Uma vez terminado o processo de planificação, entram em ação as equipas de operações. Na imensa maioria dos casos, as atividades desenvolvem-se seguindo fielmente o plano. No entanto, e confirmando uma vez mais a lei de Murphy («o que pode sair mal, sairá mal»), nada evita que se encontre um imprevisto ao virar da esquina, frustrando, como bem adverte o poeta escocês Robert Burns, até os planos mais cuidadosos de ratos e de homens. Nós, no programa Columbus/ISS, não escapamos a essa verdade.
Assim sucedeu há pouco tempo numa das atividades de maior visibilidade da ISS e para a qual se requer a máxima pontualidade, que consiste numa chamada áudio-vídeo (no âmbito do Gabinete de Assuntos Públicos, PAO) à tripulação, frequentemente desde uma sede pública que deve ter lugar, necessariamente, no momento assinalado para isso. Mas, como a sorte acabou por decidir, Murphy pôs de fora a sua sombria cabeça uns 10 minutos antes do início programado da atividade. Os controladores de voo tinham tudo organizado a bordo; os controladores terrestres já estavam preparados. E então? Nada! Sem vídeo! Corríamos o perigo de perder o evento!
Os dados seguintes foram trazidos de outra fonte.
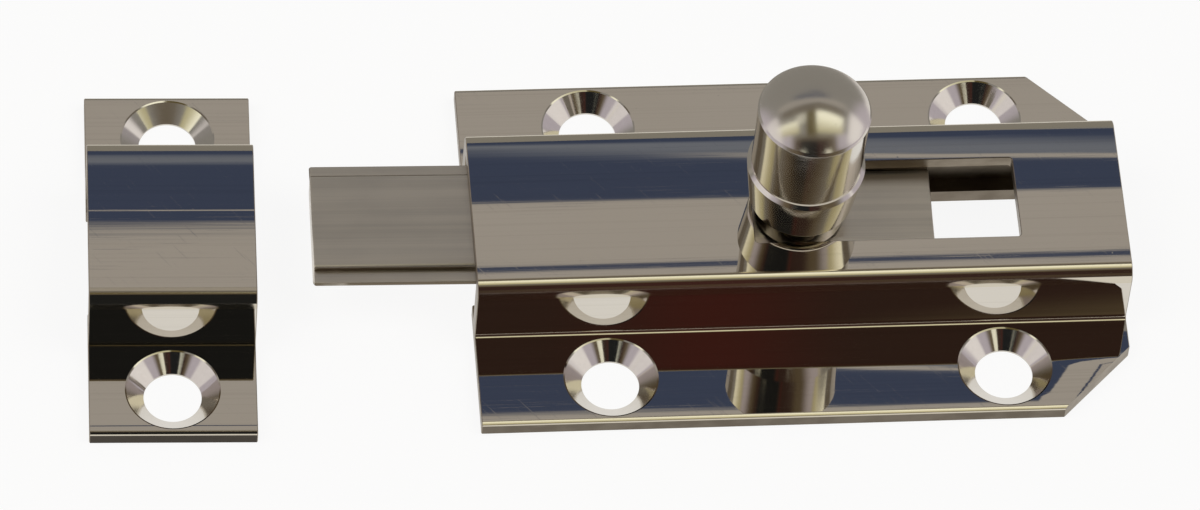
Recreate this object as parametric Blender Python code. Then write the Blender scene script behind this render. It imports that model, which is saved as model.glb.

Situações como esta exigem calma e eficácia fria. Assim que chegou o relatório sobre o loop de voz de que não estávamos a receber vídeo, os controladores de voo e de terra começaram rapidamente a verificar os seus sistemas. Funcionam bem os sistemas de routing? Circulam os dados? Há possibilidade de comunicação em modo fallback? Neste caso, a falha identificou-se rapidamente no nosso equipamento remoto no MSFC, apesar de, infelizmente, não ter sido possível recuperar a tempo. Logo após informar da ocorrência, já se tinha identificado uma solução de reserva, que se aplicou sem perda de tempo. Finalmente, a atividade desenvolveu-se de acordo com o previsto, sem que os participantes se dessem conta sequer de que, apenas uns minutos antes, tudo tinha estado em perigo.
Produzem-se inúmeros casos similares durante os voos espaciais tripulados para que acabe tudo bem. No entanto, contamos com um trabalho prévio de planificação e formação e uma ampla bagagem de conhecimentos especialistas, além de ferramentas imprescindíveis como a colaboração e o trabalho em equipa para obter resultados. Tão certo em 12 de abril de 1961 como o é hoje. A emoção que Yuri e a sua equipa, sem dúvida, sentiram então, sentem-na hoje as nossas equipas todos os dias desde a nossa pequena contribuição para a aventura dos voos espaciais tripulados.